La stretta di Pechino all'export di metalli strategici preoccupa ora l'industria occidentale dei semiconduttori, che oltre all'impennata dei prezzi rischia soprattutto di affrontare una scarsità di materia prima, con impatti sulla produzione. Si parla di materiali come il germanio e il gallio, usati per applicazioni nei chip più avanzati e di componenti di apparecchiature militari o di comunicazione: i prezzi sono quasi raddoppiati nell'ultimo anno. Da questo mese nuove restrizioni sono scattate anche sull'antimonio, minerale usato nelle munizioni perforanti, negli occhiali per la visione notturna e nell'ottica di precisione.
A sollevare la nuova criticità su questi metalli strategici importati dalla Cina è una analisi del Financial Times, che interpella diversi analisti e operatori dell'industria dei semiconduttori, per tracciare un quadro allarmante: "I cinesi ormai non offrono più germanio all'estero", dichiara ad esempio all'Ft, Terence Bell, direttore di Strategic Metal Investments, piccolo trader di metalli di Vancouver. Ogni singola spedizione dalla Cina di gallio e germanio necessita di controlli, emerge poi, e ci vogliono dai 30 agli 80 giorni per ottenere il via libera, rendendo di fatto impossibili forniture a lungo termine. Anche perché le richieste devono specificare l'acquirente e l'uso previsto dei metalli. Per "salvaguardare la sicurezza e gli interessi nazionali" la Cina aveva annunciato a luglio 2023 un limite alle esportazioni di germanio e gallio, reagendo alle restrizioni sull'import verso Pechino - guidate dagli Usa - sui semiconduttori avanzati e le relative attrezzature di fabbricazione.

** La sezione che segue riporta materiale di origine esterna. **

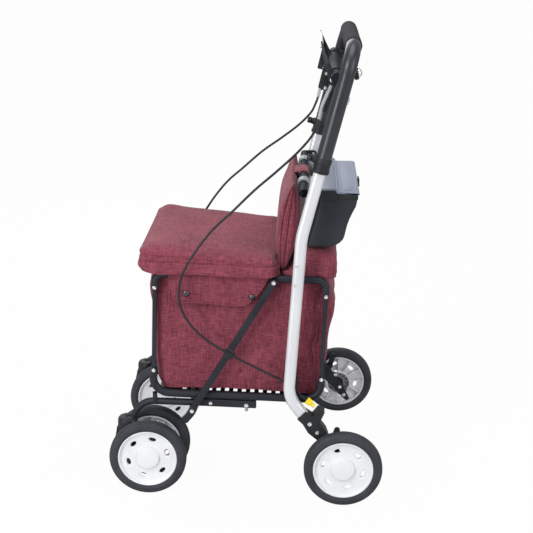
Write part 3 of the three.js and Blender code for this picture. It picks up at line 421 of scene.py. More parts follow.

Sull'antimonio, invece, la Cina ha imposto la recente stretta nell'ambito di nuovi controlli alle esportazioni di grafite e tecnologie utilizzate nell'estrazione e nella separazione delle terre rare. Secondo l'US Geological Survey, ricorda Ft, la Cina produce il 98% del gallio e il 60% del germanio mondiale. Solo considerando il germanio da giugno c'è stato un aumento del 52% a 2.280 dollari al chilo, stima il fornitore di dati Argus. È un altro fronte 'strategico' di contrapposizione tra l'occidente e la Cina, insomma, assieme alla disputa commerciale che ha visto l'Ue annunciare di voler portare i dazi fin quasi al 50% sull'import delle auto elettriche, per reagire alla concorrenza creata da una produzione cinese sovvenzionata dai sussidi pubblici (i dazi aggiuntivi saranno fino al 36,3% oltre a quelli del 10% già esistenti).
In tutta risposta Pechino ha annunciato un'indagine anti-sovvenzioni che prende di mira tutta una serie di prodotti caseari importati dall'Ue, dal formaggio fresco, alla cagliata, includendo gli erborinati e alcuni tipi di latte e panna lavorati, puntando contro i sussidi della Politica agricola comune (Pac) Ue e le sovvenzioni nazionali. Un attacco a pecorino, grana e gorgonzola, che preoccupa non poco il comparto, su cui la Commissione europea ha però già annunciato una 'ferma difesà. Intanto ieri Ue e Cina hanno avviato le prime discussioni nell'ambito del nuovo meccanismo di comunicazione sui flussi di dati transfrontalieri, essenziali per gli scambi commerciali. L'obiettivo è trovare modi per facilitare i trasferimenti transfrontalieri di dati non personali per le aziende europee, nonché la loro conformità alle leggi cinesi sui dati. Cosa non troppo semplice.